Frekwencja była o 6% niższa niż w pierwszej turze. W wyborach wzięło udział zaledwie 20 mln z 47 mln Francuzów wpisanych na listy wyborcze. Co więcej, odnotowano prawie 2 mln głosów nieważnych. To najniższa frekwencja w wyborach parlamentarnych w historii V Republiki, co część opozycji już wykorzystuje do podważania legitymizacji nowo wybranego parlamentu. Podobnie jak w przypadku drugiej tury wyborów prezydenckich, duża absencja (25%, tj. 12 mln i 4 mln głosów nieważnych) może oznaczać dystans społeczeństwa wobec reform nowego prezydenta. Pierwsze analizy wyników wyborczych pokazują, że LRM/MoDem ma problem z najmłodszą grupą wyborców (18–25 lat), w której absencja wyniosła rekordowe 75%. Niska frekwencja może być również oznaką znużenia trwającym od jesieni cyklem wyborczym.

Jakie reformy planuje przeprowadzić w pierwszej kolejności rządząca większość?

Najprawdopodobniej nie dojdzie do zmian w rządzie, który przed wyborami zapowiedział przeprowadzenie trzech kluczowych reform. W pierwszej kolejności rząd zajmie się liberalizacją kodeksu pracy. Więcej decyzji w tej dziedzinie ma być podejmowanych na poziomie przedsiębiorstw, a mniej na poziomie branżowym lub państwowym. Kolejnym priorytetowym projektem jest ustawa wprowadzająca odnowę moralną życia publicznego – chodzi głównie o ograniczenie zatrudniania członków rodziny przez deputowanych oraz o kwestię doboru i opłacania asystentów parlamentarnych. Inna istotna zmiana dotyczy ordynacji wyborczej, która ma polegać na wprowadzeniu elementów systemu proporcjonalnego w celu doreprezentowania mniejszych partii.

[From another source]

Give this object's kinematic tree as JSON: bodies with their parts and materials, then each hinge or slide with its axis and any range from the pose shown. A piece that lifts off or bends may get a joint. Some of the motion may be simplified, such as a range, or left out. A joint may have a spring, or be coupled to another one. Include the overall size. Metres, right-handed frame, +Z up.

Co oznacza wynik wyborów dla UE oraz Polski?

Wybory we Francji wyłoniły stabilną większość, która opowiada się za reformami UE. W efekcie zwiększa się szansa na odnowienie francusko-niemieckiego partnerstwa. Ten kierunek zmian będzie wyzwaniem dla Polski, ponieważ wzmacnia projekt „Europy wielu prędkości”, który nie jest korzystny dla państw spoza strefy euro. Ponadto od wyborów prezydenckich rząd Macrona konsekwentnie forsuje renegocjowanie unijnych dyrektyw, aby firmy delegujące pracowników z zagranicy płaciły im takie składki, jakie obowiązują we Francji. Pomimo tych różnic interesów można spodziewać się ożywienia, po kilkuletniej przerwie (od 2011), współpracy w ramach Trójkąta Weimarskiego. Na ostatnim szczycie NATO prezydent RP oraz przywódcy Niemiec i Francji ustalili, że w sierpniu br. dojdzie do spotkania państw Trójkąta.